10 Big Myths about copyright explained. Here is the first three.
Please see the original article for the rest. Is this news, well depends on how you look at it. If you have never seen this article and you learn something. It is news to you.
1) “If it doesn’t have a copyright notice, it’s not copyrighted.”
This was true in the past, but today almost all major nations follow the Berne copyright convention. For example, in the USA, almost everything created privately and originally after April 1, 1989 is copyrighted and protected whether it has a notice or not. The default you should assume for other people’s works is that they are copyrighted and may not be copied unless you know otherwise. There are some old works that lost protection without notice, but frankly you should not risk it unless you know for sure.
It is true that a notice strengthens the protection, by warning people, and by allowing one to get more and different damages, but it is not necessary. If it looks copyrighted, you should assume it is. This applies to pictures, too. You may not scan pictures from magazines and post them to the net, and if you come upon something unknown, you shouldn’t post that either.
The correct form for a notice is:
“Copyright [dates] by [author/owner]”
You can use C in a circle © instead of “Copyright” but “(C)” has never been given legal force. The phrase “All Rights Reserved” used to be required in some nations but is now not legally needed most places. In some countries it may help preserve some of the “moral rights.”
2) “If I don’t charge for it, it’s not a violation.”
False. Whether you charge can affect the damages awarded in court, but that’s main difference under the law. It’s still a violation if you give it away — and there can still be serious damages if you hurt the commercial value of the property. There is a USA exception for personal copying of music, which is not a violation, though courts seem to have said that doesn’t include widescale anonymous personal copying as Napster. If the work has no commercial value, the violation is mostly technical and is unlikely to result in legal action. Fair use determinations (see below) do sometimes depend on the involvement of money.

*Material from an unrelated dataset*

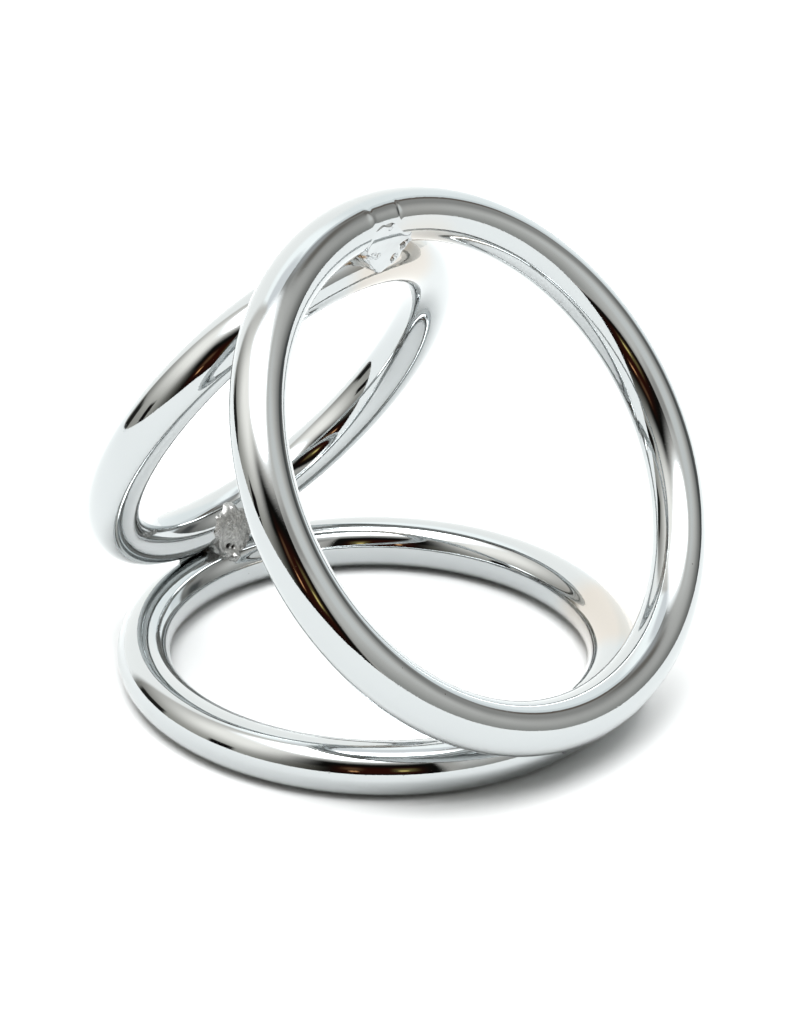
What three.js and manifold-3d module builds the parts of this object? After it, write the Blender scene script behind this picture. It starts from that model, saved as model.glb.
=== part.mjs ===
// Three polished rings welded rim to rim into a rigid triangle that stands on its base ring.
// Each ring is the same round bar, bent to its own diameter and closed with a butt weld.
// The small ring stands on the -X side of the base ring. The large ring leans over from the +X
// side and its top meets the small ring's top. The bars run along Y at each of the three joints,
// where a weld bead fills the groove on both sides. Millimetres, +Z up, base ring on Z = 0.

import * as THREE from "three";
import { mergeVertices } from "three/addons/utils/BufferGeometryUtils.js";
import Module from "manifold-3d";

const wasm = await Module();
wasm.setup();

const radians = THREE.MathUtils.degToRad;

// Driving dimensions
const BAR_DIAMETER = 5.8;
const BASE_BORE = 46.2;
const SMALL_BORE = 38.5;
const LARGE_BORE = 50.7;

// Directions in the XZ plane, counted up from +X
const BASE_TO_SMALL = radians(104.8); // from the base bar to the small bar where they touch
const SMALL_LEAN = radians(60.1); // the small ring's plane, from its foot to its top
const SMALL_TO_LARGE = radians(69.8); // from the small bar to the large bar where they touch

// Welds
const GAP = 0.3; // left between pieces that touch
const SEAM_WIDTH = 1.2; // butt weld that closes a ring
const BEAD_LENGTH = 7.0; // along the bars
const BEAD_HEIGHT = 5.6; // across both bars
const BEAD_REACH = 3.2; // from the touching line out to the crown of the bead
const BEAD_ROOT = 0.2; // from the touching line to the bottom of the bead before it is cut
const TOP_BEAD_SHIFT = 3.0; // how far along +Y the top joint's beads are laid from its middle
const LUMP_SHIFT = 2.1; // the same for the rough lump inside the joint of base and small ring
const LUMP_LIFT = 1.6; // how far the lump is piled up over the small ring's bar
const LUMP_REACH = 3.9; // from the touching line out to the crown of the lump

// Where each ring's butt weld sits, as an angle round the ring from its +X or top end
const BASE_SEAM = radians(10);
const SMALL_SEAM = radians(155);
const LARGE_SEAM = radians(6.5);

// Fineness
const BAR_SIDES = 16;
const RING_STEPS = 64;
const BEAD_STEPS = 16;

const barRadius = BAR_DIAMETER / 2;

const CHROME = { color: 0xdcdfe2, roughness: 0.07, metalness: 1 };
const SEAM_METAL = { color: 0xc9cccf, roughness: 0.16, metalness: 1 };
const BEAD_METAL = { color: 0xa09f9b, roughness: 0.42, metalness: 1 };

// A point in the XZ plane, a given distance from another in a given direction
function step(from, direction, distance) {
  const move = new THREE.Vector2(Math.cos(direction), Math.sin(direction));
  return from.clone().addScaledVector(move, distance);
}

// A ring's frame holds the ring flat in its own XY plane. Its own +X points from foot to top.
function ringFrame(low, lean, bore) {
  const radius = (bore + BAR_DIAMETER) / 2;
  const centre = step(low, lean, radius);
  const group = new THREE.Group();
  group.position.set(centre.x, 0, centre.y);
  group.rotation.y = -lean;
  group.updateMatrix();
  return { group, radius, low, top: step(low, lean, 2 * radius) };
}

// A joint's frame has its origin on the touching line, +Z towards the upper bar and Y along the bars.
function jointFrame(lowerBar, upperBar) {
  const direction = Math.atan2(upperBar.y - lowerBar.y, upperBar.x - lowerBar.x);
  const middle = lowerBar.clone().add(upperBar).multiplyScalar(0.5);
  const group = new THREE.Group();
  group.position.set(middle.x, 0, middle.y);
  group.rotation.y = Math.PI / 2 - direction;
  group.updateMatrix();
  return group;
}

// The large ring's foot lies where a bar touching the base ring is one large diameter from its top.
function largeFoot(top, baseBar) {
  const span = top.clone().sub(baseBar);
  const diameter = LARGE_BORE + BAR_DIAMETER;
  const reach = span.length();
  const cosine = (reach ** 2 + BAR_DIAMETER ** 2 - diameter ** 2) / (2 * reach * BAR_DIAMETER);
  return step(baseBar, span.angle() - Math.acos(cosine), BAR_DIAMETER);
}

function solidOf(geometry) {
  const bare = geometry.clone();
  bare.deleteAttribute("normal");
  bare.deleteAttribute("uv");
  const merged = mergeVertices(bare, 1e-4);
  const vertProperties = Float32Array.from(merged.attributes.position.array);
  const triVerts = Uint32Array.from(merged.index.array);
  return new wasm.Manifold(new wasm.Mesh({ numProp: 3, vertProperties, triVerts }));
}

function geometryOf(solid) {
  const mesh = solid.getMesh();
  const geometry = new THREE.BufferGeometry();
  geometry.setAttribute("position", new THREE.BufferAttribute(mesh.vertProperties, 3));
  geometry.setIndex(new THREE.BufferAttribute(mesh.triVerts, 1));
  geometry.computeVertexNormals();
  return geometry;
}

// Takes a geometry from one frame's coordinates to another's.
function moved(geometry, from, to) {
  const change = to.matrix.clone().invert().multiply(from.matrix);
  return geometry.applyMatrix4(change);
}

// A round bar bent into a flat ring. Flat sides of the bar face straight up and down.
function roundBar(radius, thickness) {
  const corner = thickness / Math.cos(Math.PI / BAR_SIDES);
  const outline = [];
  for (let side = 0; side <= BAR_SIDES; side += 1) {
    const turn = (2 * Math.PI * (side + 0.5)) / BAR_SIDES;
    outline.push(new THREE.Vector2(radius + corner * Math.cos(turn), corner * Math.sin(turn)));
  }
  return new THREE.LatheGeometry(outline, RING_STEPS).rotateX(Math.PI / 2);
}

// A slice across the bar at one place round the ring
function barSlice(ring, angle, width) {
  const side = 2 * BAR_DIAMETER;
  return new THREE.BoxGeometry(side, width, side).translate(ring.radius, 0, 0).rotateZ(angle);
}

function addMesh(group, name, solid, finish) {
  const mesh = new THREE.Mesh(geometryOf(solid), new THREE.MeshStandardMaterial(finish));
  mesh.name = name;
  group.add(mesh);
}

// The space round a ring's bar that its neighbours keep clear of, in another frame's coordinates
function clearance(ring, frame) {
  return solidOf(moved(roundBar(ring.radius, barRadius + GAP), ring.group, frame));
}

// The bar and its butt weld, bedded very slightly over the rings that it is welded down to
function addRing(name, ring, seamAngle, ringsBelow) {
  let whole = solidOf(roundBar(ring.radius, barRadius));
  for (const lower of ringsBelow) {
    whole = whole.subtract(clearance(lower, ring.group));
  }
  const weld = solidOf(barSlice(ring, seamAngle, SEAM_WIDTH));
  const opening = solidOf(barSlice(ring, seamAngle, SEAM_WIDTH + 2 * GAP));
  addMesh(ring.group, name, whole.subtract(opening), CHROME);
  addMesh(ring.group, `${name}_seam_weld`, whole.intersect(weld), SEAM_METAL);
}

// One bead in the groove between two bars, on the side that the sign gives. It may be laid
// further along the bars, piled up over the upper bar, or stand further out.
function addBead(name, joint, side, rings, { shift = 0, lift = 0, reach = BEAD_REACH } = {}) {
  const depth = (reach - BEAD_ROOT) / 2;
  const blob = new THREE.SphereGeometry(1, BEAD_STEPS, BEAD_STEPS);
  blob.scale(depth, BEAD_LENGTH / 2, BEAD_HEIGHT / 2);
  blob.translate(side * (BEAD_ROOT + depth), shift, lift);
  let bead = solidOf(blob);
  for (const ring of rings) {
    bead = bead.subtract(clearance(ring, joint));
  }
  addMesh(joint, name, bead, BEAD_METAL);
}

const baseRadius = (BASE_BORE + BAR_DIAMETER) / 2;
const baseLeft = new THREE.Vector2(-baseRadius, barRadius);
const baseRight = new THREE.Vector2(baseRadius, barRadius);

const base = ringFrame(baseLeft, 0, BASE_BORE);
const small = ringFrame(step(baseLeft, BASE_TO_SMALL, BAR_DIAMETER), SMALL_LEAN, SMALL_BORE);
const largeTop = step(small.top, SMALL_TO_LARGE, BAR_DIAMETER);
const largeLow = largeFoot(largeTop, baseRight);
const largeLean = largeTop.clone().sub(largeLow).angle();
const large = ringFrame(largeLow, largeLean, LARGE_BORE);

const baseSmall = jointFrame(baseLeft, small.low);
const baseLarge = jointFrame(baseRight, large.low);
const smallLarge = jointFrame(small.top, large.top);

addRing("base_ring", base, BASE_SEAM, []);
addRing("small_ring", small, SMALL_SEAM, [base]);
addRing("large_ring", large, LARGE_SEAM, [base, small]);

const lump = { shift: LUMP_SHIFT, lift: LUMP_LIFT, reach: LUMP_REACH };
const topBead = { shift: TOP_BEAD_SHIFT };
addBead("base_small_inner_bead", baseSmall, 1, [base, small], lump);
addBead("base_small_outer_bead", baseSmall, -1, [base, small]);
addBead("base_large_inner_bead", baseLarge, -1, [base, large]);
addBead("base_large_outer_bead", baseLarge, 1, [base, large]);
addBead("small_large_inner_bead", smallLarge, 1, [small, large], topBead);
addBead("small_large_outer_bead", smallLarge, -1, [small, large], topBead);

// The origin is the middle of the footprint, on the floor.
const assembly = new THREE.Group();
for (const frame of [base, small, large]) {
  assembly.add(frame.group);
}
for (const joint of [baseSmall, baseLarge, smallLarge]) {
  assembly.add(joint);
}
const extent = new THREE.Box3().setFromObject(assembly, true);
assembly.position.x = -(extent.min.x + extent.max.x) / 2;
assembly.updateMatrixWorld(true);

export default assembly;
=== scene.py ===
# Three chromed rings of round bar, welded rim to rim, on a white studio floor.
import math

import bmesh
import bpy
from mathutils import Matrix, Quaternion, Vector, noise


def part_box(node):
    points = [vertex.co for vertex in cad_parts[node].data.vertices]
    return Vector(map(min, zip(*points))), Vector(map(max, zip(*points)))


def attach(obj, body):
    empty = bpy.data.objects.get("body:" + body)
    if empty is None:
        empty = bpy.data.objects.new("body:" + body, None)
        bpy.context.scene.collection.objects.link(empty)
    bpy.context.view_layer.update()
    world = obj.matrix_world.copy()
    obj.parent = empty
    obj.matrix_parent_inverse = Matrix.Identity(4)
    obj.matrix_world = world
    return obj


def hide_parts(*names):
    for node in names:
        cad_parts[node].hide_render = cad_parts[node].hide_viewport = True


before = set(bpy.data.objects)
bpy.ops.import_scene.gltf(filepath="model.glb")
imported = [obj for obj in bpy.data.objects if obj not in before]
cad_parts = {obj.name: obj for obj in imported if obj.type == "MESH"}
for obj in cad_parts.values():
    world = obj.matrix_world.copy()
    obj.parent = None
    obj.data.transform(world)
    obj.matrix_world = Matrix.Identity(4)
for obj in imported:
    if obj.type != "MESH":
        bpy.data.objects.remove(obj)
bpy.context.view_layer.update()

MM = 0.001

BAR_LOW, BAR_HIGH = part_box("base_ring")
BAR_RADIUS = (BAR_HIGH.z - BAR_LOW.z) / 2

# Fineness of the finished surfaces
BAR_SIDES = 72
STEPS_PER_DEGREE = 0.9
SEAM_STEPS_PER_DEGREE = 8
WELD_CELLS = 72
HALVINGS = 14

# Where each ring was closed, as an angle round it from its +X or top end, and half the ground stretch
BASE_SEAM = math.radians(10)
SMALL_SEAM = math.radians(155)
LARGE_SEAM = math.radians(1.6)
SEAM_HALF = math.radians(9)

# Where the camera stands, seen from the middle of the base ring
CAMERA_AZIMUTH = math.radians(41.504)
CAMERA_ELEVATION = math.radians(26.431)
CAMERA_ROLL = math.radians(1.207)
CAMERA_DISTANCE = 376.71 * MM
CAMERA_AIM = Vector((2.64, 0.0, 21.06)) * MM
SENSOR_WIDTH = 36.0
LENS = 123.74

# The studio: half the floor's width in metres, and how bright the whole tent is
FLOOR_HALF_WIDTH = 4.0
TENT_STRENGTH = 1.14

# How far out from the touching line a bead's back is, the least and the most that its front may be,
# and how deep its rim is buried, all in mm
BACK = 0.03
ROOT = 0.15
OUTER = 5.0
BURIED = 0.2

# A bead's outline: how much smaller it is than its grid, how ragged, how steep at its rim, and how
# unlike on the two sides of a joint
INSET = 1.3
RAGGED = 0.18
STEEPNESS = 2.2
SIDES_APART = 7


class Nodes:
    """A node tree. Its add method makes any node; sockets it returns take the usual operators."""

    def __init__(self, tree):
        self.tree = tree
        tree.nodes.clear()

    def add(self, kind, settings=None, inputs=None, output=0):
        node = self.tree.nodes.new(kind)
        for name, value in (settings or {}).items():
            setattr(node, name, value)
        for name, value in (inputs or {}).items():
            if isinstance(value, Socket):
                self.tree.links.new(value.socket, node.inputs[name])
            else:
                node.inputs[name].default_value = value
        return Socket(self, node.outputs[output]) if node.outputs else node


class Socket:
    """A node's output. Sums, products and quotients of it add Math nodes."""

    def __init__(self, nodes, socket):
        self.nodes = nodes
        self.socket = socket

    def math(self, operation, first, second=0.0):
        return self.nodes.add("ShaderNodeMath", {"operation": operation}, {0: first, 1: second})

    def __add__(self, other):
        return self.math("ADD", self, other)

    def __radd__(self, other):
        return self.math("ADD", other, self)

    def __sub__(self, other):
        return self.math("SUBTRACT", self, other)

    def __rsub__(self, other):
        return self.math("SUBTRACT", other, self)

    def __mul__(self, other):
        return self.math("MULTIPLY", self, other)

    def __rmul__(self, other):
        return self.math("MULTIPLY", other, self)

    def __truediv__(self, other):
        return self.math("DIVIDE", self, other)

    def __rtruediv__(self, other):
        return self.math("DIVIDE", other, self)

    def part(self, name):
        """Another output of the same node."""
        return Socket(self.nodes, self.socket.node.outputs[name])

    def rise(self, start, end, low=0.0, high=1.0):
        """A smooth step from low at start to high at end."""
        settings = {"interpolation_type": "SMOOTHSTEP"}
        inputs = {"Value": self, "From Min": start, "From Max": end, "To Min": low, "To Max": high}
        return self.nodes.add("ShaderNodeMapRange", settings, inputs)

    def mix(self, first, second):
        """A colour mixed by this factor."""
        settings = {"data_type": "RGBA"}
        inputs = {0: self, 6: colour(first), 7: colour(second)}
        return self.nodes.add("ShaderNodeMix", settings, inputs, output=2)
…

3) “If it’s posted to Usenet it’s in the public domain.”
False. Nothing modern and creative is in the public domain anymore unless the owner explicitly puts it in the public domain(*). Explicitly, as in you have a note from the author/owner saying, “I grant this to the public domain.” Those exact words or words very much like them.
Source: templetons.com via politisite
What is Fair Use?
Fair use is a doctrine in United States copyright law that allows limited use of copyrighted material without requiring permission from the rights holders, such as use for scholarship or review. It provides for the legal, non-licensed citation or incorporation of copyrighted material in another author’s work under a four-factor balancing test. It is based on free speech rights provided by the First Amendment to the United States Constitution. The term “fair use” is unique to the United States; a similar principle, fair dealing, exists in some other common law jurisdictions. Civil law jurisdictions have other limitations and exceptions to copyright.
Source: en.wikipedia.org via politisite
Digital Millennium Copyright Act
The Digital Millennium Copyright Act (DMCA) is a United States copyright law which implements two 1996 WIPO treaties. It criminalizes production and dissemination of technology, devices, or services that are used to circumvent measures that control access to copyrighted works (commonly known as DRM) and criminalizes the act of circumventing an access control, even when there is no infringement of copyright itself. It also heightens the penalties for copyright infringement on the Internet. Passed on October 12, 1998 by a unanimous vote in the United States Senate and signed into law by President Bill Clinton on October 28, 1998, the DMCA amended title 17 of the U.S. Code to extend the reach of copyright, while limiting the liability of Online Providers from copyright infringement by their users.
On May 22, 2001, the European Union passed the EU Copyright Directive or EUCD, which addresses some of the same issues as the DMCA. But the DMCA’s principal innovation in the field of copyright, the exemption from direct and indirect liability of internet service providers and other intermediaries (Title II of the DMCA), was separately addressed, and largely followed, in Europe by means of the separate Electronic Commerce Directive.